The Problem with Familiarity

Lately, I have been thinking alot about friendship. About what a beautiful reflection of the heart and character of God that friendships are. I mean, think about it. REALLY, think about it. Friends are random people that we come across in this journey called life. They are different from us. They have different personalities, different ages, and different backgrounds. Yet, something inside of us connects with something inside of them. It just works, and we just fit.

To me, friendships are evidence that God did not mean for us to do life alone. It is a blessing and a gift to be understood and to be seen and to be known by people who have nothing to gain from loving you. They just do.
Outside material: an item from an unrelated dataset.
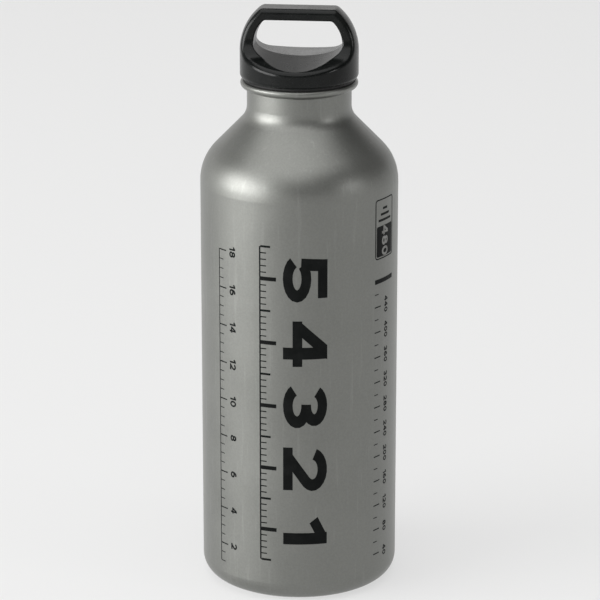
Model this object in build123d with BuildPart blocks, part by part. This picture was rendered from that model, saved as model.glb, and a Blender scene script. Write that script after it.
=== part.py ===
from build123d import *
import math
import os

# A camping fuel bottle: an aluminium bottle, a screw cap with a carry loop, and a rubber sealing ring.
# All sizes are in millimetres. +Z is up, the origin is the middle of the base on the surface that the
# bottle stands on, and the cap's loop runs along X when the cap is tight.

# Bottle, outside
body_radius = 37.0
base_corner_radius = 7.3
mouth_height = 194.2
neck_radius = 19.45
neck_length = 12.7  # from the mouth down to where the neck and the sloping shoulder would meet
neck_cove_radius = 7.7
shoulder_height = 18.1  # from there down to where the shoulder and the side would meet
shoulder_radius = 18.4
bead_reach = 2.4  # how far the bead stands out from the neck
bead_height = 2.75
bead_top_round = 1.1
bead_foot_round = 1.6
bead_groove_round = 0.5

# Bottle, inside
body_wall = 1.0
base_wall = 1.6
dome_height = 8.0  # of the base's hollow, from the standing surface to its middle
standing_ring_width = 2.2
standing_ring_round = 1.5
inner_shoulder_drop = 1.2  # how far each inner corner lies below the outer one
inner_neck_drop = 2.0
neck_wall = 3.7
neck_bore_round = 2.5
mouth_step = 1.85  # from the neck's bore out to the wider bore at the mouth
mouth_bore_depth = 4.0
mouth_lead = 0.7

# Thread, right-handed: a groove in the neck and a ridge on the plug
thread_pitch = 4.0
groove_depth = 1.55
groove_root_width = 2.0
groove_mouth_width = 3.0
ridge_turns = 2.25
thread_clearance = 0.5

# Sealing ring
seal_thickness = 1.7
seal_width = 3.7
seal_round = 0.4
seal_clearance = 0.3

# Cap: collar and plug
collar_overhang = 0.15  # beyond the bead
collar_height = 6.0  # from the underside to the rim at the front
collar_foot_round = 1.7
recess_depth = 0.9
stem_clearance = 0.6
plug_length = 19.0  # below the mouth
plug_wall = 2.6
plug_tip_chamfer = 0.8
plug_root = 2.0  # how far the plug runs up into the collar
crown_wall = 3.5
vent_width = 2.4
vent_depth = 0.5

# Cap: carry loop
cap_height = 26.3  # from the underside to the top of the loop
bar_thickness = 4.5  # in the middle of its depth
bar_half_depth = 5.5
leg_half_depth = 6.8
shelf_rise = 4.4  # from the rim to the foot of the loop
shelf_cove_radius = 8.0
loop_arc_radius = 20.5
loop_arc_drop = 16.0  # from the top down to the level where the sides start to curve in
loop_corner_round = 2.5
loop_edge_round = 2.0
leg_thickness = 6.0  # in the middle of the depth, like the hole's other sizes
hole_floor_rise = 8.0
hole_arc_radius = 11.4
hole_arc_drop = 8.3
hole_corner_round = 2.0
hole_draft = 1.7  # how much further out the hole's outline lies at the collar's side
hole_edge_round = 0.7

# Radii that follow
bead_radius = neck_radius + bead_reach
neck_bore_radius = neck_radius - neck_wall
mouth_bore_radius = neck_bore_radius + mouth_step
groove_radius = neck_bore_radius + groove_depth
cap_radius = bead_radius + collar_overhang
hole_half_width = cap_radius - leg_thickness

# Heights that follow
neck_corner_height = mouth_height - neck_length
shoulder_corner_height = neck_corner_height - shoulder_height
bead_foot_height = mouth_height - bead_height
mouth_bore_foot = mouth_height - mouth_bore_depth
neck_bore_foot = neck_corner_height - inner_neck_drop
collar_base = mouth_height + seal_thickness - recess_depth
recess_roof = collar_base + recess_depth
rim_height = collar_base + collar_height
foot_height = rim_height + shelf_rise
cap_top = collar_base + cap_height
loop_arc_height = cap_top - loop_arc_drop
hole_floor = collar_base + hole_floor_rise
hole_top = cap_top - bar_thickness
hole_middle = hole_top - hole_arc_drop
plug_tip = mouth_height - plug_length

# The base's hollow is part of a sphere
standing_ring_outer = body_radius - base_corner_radius
standing_ring_inner = standing_ring_outer - standing_ring_width
dome_radius = (standing_ring_inner**2 + dome_height**2) / (2 * dome_height)
dome_angle = math.degrees(math.asin(standing_ring_inner / dome_radius))
dome_centre = dome_height - dome_radius
inner_dome_radius = dome_radius + base_wall
inner_dome_angle = math.degrees(math.acos((base_wall - dome_centre) / inner_dome_radius))

# Thread sizes that follow
groove_start = neck_bore_foot - thread_pitch
groove_cut_radius = neck_bore_radius - thread_clearance / 2
groove_height = mouth_bore_foot + groove_mouth_width - groove_start
ridge_start = groove_start + thread_pitch
core_radius = neck_bore_radius - thread_clearance
ridge_radius = groove_radius - thread_clearance
stem_radius = mouth_bore_radius - stem_clearance
stem_foot = mouth_bore_foot + stem_clearance
seal_inner_radius = stem_radius + seal_clearance
seal_outer_radius = seal_inner_radius + seal_width
recess_radius = seal_outer_radius + seal_clearance / 2
plug_hollow_radius = core_radius - plug_wall
plug_hollow_roof = hole_floor - crown_wall


def groove_width(radius):
    """Width of the thread groove at a radius, between its two sloping flanks."""
    flank = (groove_mouth_width - groove_root_width) / (groove_radius - neck_bore_radius)
    return groove_root_width + (groove_radius - radius) * flank


def thread_section(inner, outer, height, clearance):
    """Outline of the thread in the plane through the axis: wide at the inner radius."""
    inner_half = groove_width(inner) / 2 - clearance
    outer_half = groove_width(outer) / 2 - clearance
    return [
        (inner, height - inner_half),
        (outer, height - outer_half),
        (outer, height + outer_half),
        (inner, height + inner_half),
    ]


os.makedirs("parts", exist_ok=True)

# Bottle: one turned shell from the base's hollow up to the bead and back down inside
with BuildPart() as bottle:
    with BuildSketch(Plane.XZ):
        with BuildLine():
            hollow = CenterArc((0, dome_centre), dome_radius, 90, -dome_angle)
            outside = FilletPolyline(
                hollow @ 1,
                (body_radius, 0),
                (body_radius, shoulder_corner_height),
                (neck_radius, neck_corner_height),
                (neck_radius, bead_foot_height),
                (bead_radius, bead_foot_height),
                (bead_radius, mouth_height),
                (mouth_bore_radius + mouth_lead, mouth_height),
                radius=[
                    base_corner_radius,
                    shoulder_radius,
                    neck_cove_radius,
                    bead_groove_round,
                    bead_foot_round,
                    bead_top_round,
                ],
            )
            mouth = Polyline(
                outside @ 1,
                (mouth_bore_radius, mouth_height - mouth_lead),
                (mouth_bore_radius, mouth_bore_foot),
                (neck_bore_radius, mouth_bore_foot - (mouth_bore_radius - neck_bore_radius)),
            )
            inner_hollow = CenterArc((0, dome_centre), inner_dome_radius, 90, -inner_dome_angle)
            inside = FilletPolyline(
                mouth @ 1,
                (neck_bore_radius, neck_bore_foot),
                (body_radius - body_wall, shoulder_corner_height - inner_shoulder_drop),
                (body_radius - body_wall, base_wall),
                inner_hollow @ 1,
                radius=[neck_bore_round, shoulder_radius - body_wall, base_corner_radius - body_wall],
            )
            Line(inner_hollow @ 0, hollow @ 0)
        make_face()
    revolve(axis=Axis.Z)
    ring_edge = bottle.edges().filter_by(GeomType.CIRCLE).group_by(Axis.Z)[0].sort_by(SortBy.LENGTH)[0]
    fillet(ring_edge, radius=standing_ring_round)
    with BuildLine() as groove_path:
        Helix(thread_pitch, groove_height, neck_bore_radius, center=(0, 0, groove_start))
    with BuildSketch(Plane.XZ):
        with BuildLine():
            Polyline(thread_section(groove_cut_radius, groove_radius, groove_start, 0), close=True)
        make_face()
    sweep(path=groove_path.line, is_frenet=True, mode=Mode.SUBTRACT)
bottle.part.label = "bottle"
export_step(bottle.part, "parts/bottle.step")

# Sealing ring: a flat rubber ring between the mouth's bead and the recess under the collar
with BuildPart() as sealing_ring:
    with BuildSketch(Plane.XZ) as ring_section:
        with Locations((seal_inner_radius, mouth_height)):
            Rectangle(seal_width, seal_thickness, align=(Align.MIN, Align.MIN))
        fillet(ring_section.vertices(), radius=seal_round)
    revolve(axis=Axis.Z)
sealing_ring.part.label = "sealing_ring"
export_step(sealing_ring.part, "parts/sealing_ring.step")

# Cap: one moulding. The collar and the loop are one turned shape that is cut to a side outline.
with BuildPart() as cap:
    with BuildSketch(Plane.XZ) as turned:
        with BuildLine():
            arc_angle = math.degrees(math.asin(loop_arc_drop / loop_arc_radius))
            arc_centre = cap_radius - loop_arc_radius
            side_arc = CenterArc((arc_centre, loop_arc_height), loop_arc_radius, 0, arc_angle)
            Polyline(side_arc @ 0, (cap_radius, collar_base), (0, collar_base), (0, cap_top), side_arc @ 1)
        make_face()
        fillet(turned.vertices().group_by(Axis.Y)[-1].sort_by(Axis.X)[-1], radius=loop_corner_round)
    revolve(axis=Axis.Z)
    with BuildSketch(Plane.YZ):
        with BuildLine():
            FilletPolyline(
                (-cap_radius, collar_base),
                (-cap_radius, rim_height),
                (-leg_half_depth, foot_height),
                (-bar_half_depth, cap_top),
                (0, cap_top),
                radius=[0, shelf_cove_radius, 0],
            )
            Polyline((0, cap_top), (0, collar_base), (-cap_radius, collar_base))
        make_face()
        mirror(about=Plane.YZ)
    extrude(amount=cap_radius, both=True, mode=Mode.INTERSECT)
    fillet(cap.edges(Select.NEW).filter_by_position(Axis.Z, rim_height, cap_top), radius=loop_edge_round)
    fillet(cap.edges().group_by(Axis.Z)[0], radius=collar_foot_round)

    # The hole of the loop: two cuts from the front and the back, with draft, that meet in the middle
    for place, growth in ((-cap_radius, hole_draft), (0, 0), (cap_radius, hole_draft)):
        with BuildSketch(Plane.XZ.offset(place)) as hole:
            with BuildLine():
                arc_radius = hole_arc_radius + growth
                arc_angle = math.degrees(math.asin((hole_arc_drop + growth) / arc_radius))
                arc_centre = hole_half_width - hole_arc_radius
                side_arc = CenterArc((arc_centre, hole_middle), arc_radius, 0, arc_angle)
                Polyline(side_arc @ 1, (0, hole_top + growth), (0, hole_floor - growth))
                EllipticalCenterArc(
                    (0, hole_middle),
                    hole_half_width + growth,
                    hole_middle - hole_floor + growth,
                    start_angle=-90,
                    arc_size=90,
                )
            make_face()
            mirror(about=Plane.YZ)
            fillet(hole.vertices().group_by(Axis.Y)[-1], radius=hole_corner_round)
    loft(ruled=True, mode=Mode.SUBTRACT)
    fillet(cap.edges(Select.NEW), radius=hole_edge_round)

    # Recess for the sealing ring, and the plug below it
    with BuildSketch(Plane.XY.offset(collar_base)):
        Circle(recess_radius)
    extrude(amount=recess_depth, mode=Mode.SUBTRACT)
    with BuildSketch(Plane.XZ):
        with BuildLine():
            Polyline(
                (0, plug_tip),
                (core_radius - plug_tip_chamfer, plug_tip),
                (core_radius, plug_tip + plug_tip_chamfer),
                (core_radius, stem_foot),
                (stem_radius, stem_foot + stem_radius - core_radius),
                (stem_radius, recess_roof + plug_root),
                (0, recess_roof + plug_root),
                close=True,
            )
        make_face()
    revolve(axis=Axis.Z)
    with BuildSketch(Plane.XY.offset(plug_tip)):
        Circle(plug_hollow_radius)
    extrude(amount=plug_hollow_roof - plug_tip, mode=Mode.SUBTRACT)

    # Thread ridge, cut through by the slot that lets pressure out before the thread lets go
    with BuildLine() as ridge_path:
        Helix(thread_pitch, ridge_turns * thread_pitch, core_radius, center=(0, 0, ridge_start))
    with BuildSketch(Plane.XZ):
        with BuildLine():
            Polyline(
                thread_section(plug_hollow_radius + plug_wall / 2, ridge_radius, ridge_start, thread_clearance),
                close=True,
            )
        make_face()
    sweep(path=ridge_path.line, is_frenet=True)
    with BuildSketch(Plane.XY.offset(plug_tip)):
        with Locations((0, core_radius - vent_depth)):
            Rectangle(vent_width, ridge_radius, align=(Align.CENTER, Align.MIN))
    extrude(amount=stem_foot - plug_tip, mode=Mode.SUBTRACT)
cap.part.label = "cap"
export_step(cap.part, "parts/cap.step")
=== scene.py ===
import math

import bmesh
import bpy
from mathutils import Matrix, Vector
from mathutils.geometry import delaunay_2d_cdt


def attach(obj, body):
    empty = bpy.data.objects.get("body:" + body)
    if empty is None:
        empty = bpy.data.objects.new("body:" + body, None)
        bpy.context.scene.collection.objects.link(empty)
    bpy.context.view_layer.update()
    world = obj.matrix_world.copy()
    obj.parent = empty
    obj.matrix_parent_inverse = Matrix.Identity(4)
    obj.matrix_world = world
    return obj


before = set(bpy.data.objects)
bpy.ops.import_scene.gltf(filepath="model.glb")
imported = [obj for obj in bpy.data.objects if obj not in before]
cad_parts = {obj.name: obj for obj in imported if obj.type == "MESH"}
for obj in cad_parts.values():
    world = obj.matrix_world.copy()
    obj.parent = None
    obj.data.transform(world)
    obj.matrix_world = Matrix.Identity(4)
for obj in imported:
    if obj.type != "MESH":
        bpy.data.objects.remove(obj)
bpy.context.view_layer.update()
scene = bpy.context.scene
scene.view_settings.view_transform = "Standard"
print("frame loaded:", ", ".join(sorted(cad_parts)))

mm = 0.001


# Camera

cameraView = {
    "lens": 193.74,  # mm
    "sensor": 36,  # mm across
    "distance": 1.221,  # m, to the point it looks at
    "targetHeight": 0.1083,  # m, on the bottle's axis
    "lookDown": 17.5,  # degrees
    "roundToRight": 5.5,  # degrees from straight in front
    "shift": 0.0012,
    "nearest": 0.05,  # m
}


def placeCamera(view):
    data = bpy.data.cameras.new("photoCamera")
    data.lens = view["lens"]
    data.sensor_width = view["sensor"]
    data.shift_x = view["shift"]
    data.clip_start = view["nearest"]
    camera = bpy.data.objects.new("photoCamera", data)
    scene.collection.objects.link(camera)
    down = math.radians(view["lookDown"])
    turn = math.radians(view["roundToRight"])
    away = view["distance"] * math.cos(down)
    camera.location = (
        away * math.sin(turn),
        -away * math.cos(turn),
        view["targetHeight"] + view["distance"] * math.sin(down),
    )
    camera.rotation_euler = (math.pi / 2 - down, 0, turn)
    scene.camera = camera


placeCamera(cameraView)
print("camera placed")


# Small helpers for materials

def addNode(tree, kind, **settings):
    node = tree.nodes.new(kind)
    for key, value in settings.items():
        setattr(node, key, value)
    return node


def newMaterial(name):
    # a material with its shader, and the place on the object that its patterns follow
    material = bpy.data.materials.new(name)
    material.use_nodes = True
    tree = material.node_tree
    place = addNode(tree, "ShaderNodeTexCoord").outputs["Object"]
    return material, tree, tree.nodes["Principled BSDF"], place


def noise(tree, where, size, detail, rough):
    node = addNode(tree, "ShaderNodeTexNoise")
    node.inputs["Scale"].default_value = 1 / size
    node.inputs["Detail"].default_value = detail
    node.inputs["Roughness"].default_value = rough
    tree.links.new(where, node.inputs["Vector"])
    return node.outputs["Fac"]


def spread(tree, value, low, high, newLow, newHigh):
    # stretch a value from one range to another, held at both ends
    node = addNode(tree, "ShaderNodeMapRange")
    for socket, number in zip(node.inputs[1:5], (low, high, newLow, newHigh)):
        socket.default_value = number
    tree.links.new(value, node.inputs[0])
    return node.outputs[0]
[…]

There is great comfort in our relationships. We grow close to people. We grow to understand how they think and how they behave. They become familiar. Sometimes, our friends become too familiar, so familiar that we no longer see them for who they really are.

This is the problem with familiarity. We grow so accustom to the sight, sound, and presence of the people in our lives that we stop really “seeing” them. We no longer pay attention. We assume much. We take their presence for granted. I remember when I first started attending the church that I currently serve in (this was about four and a half years ago), whenever one of my new friends was absent, I noticed. I also noticed when they did not act like themselves, when they seemed sad or upset. I took an interest in what was new in their lives. But, as time passed and as life took on a routine, I began to assume that what I knew about them still held true.

To a certain degree we do know our friends. We know their likes, their dislikes, and their personalities, but we should never forget that people are mysterious gifts. People, even the people we know best in this world, are constantly growing and changing. I am DEFINITELY not the same girl who walked into that church…why should I assume that my friends are?

Our friendships are gifts; it is our responsibility to steward them well. It is our responsiblity to take the time each day with each interaction to really “see” the people God has placed in our lives. It is our responsibility to love them as they change and grow, to point out that growth, and to accept who they are becoming.

So, that is my prayer as of late, that God will break into the routine and into the assumed and help me to really see my friends. I pray that He will help me to notice their individuality and their growth, to appreciate their presence and their talents, and to never become so familiar that I take them for granted.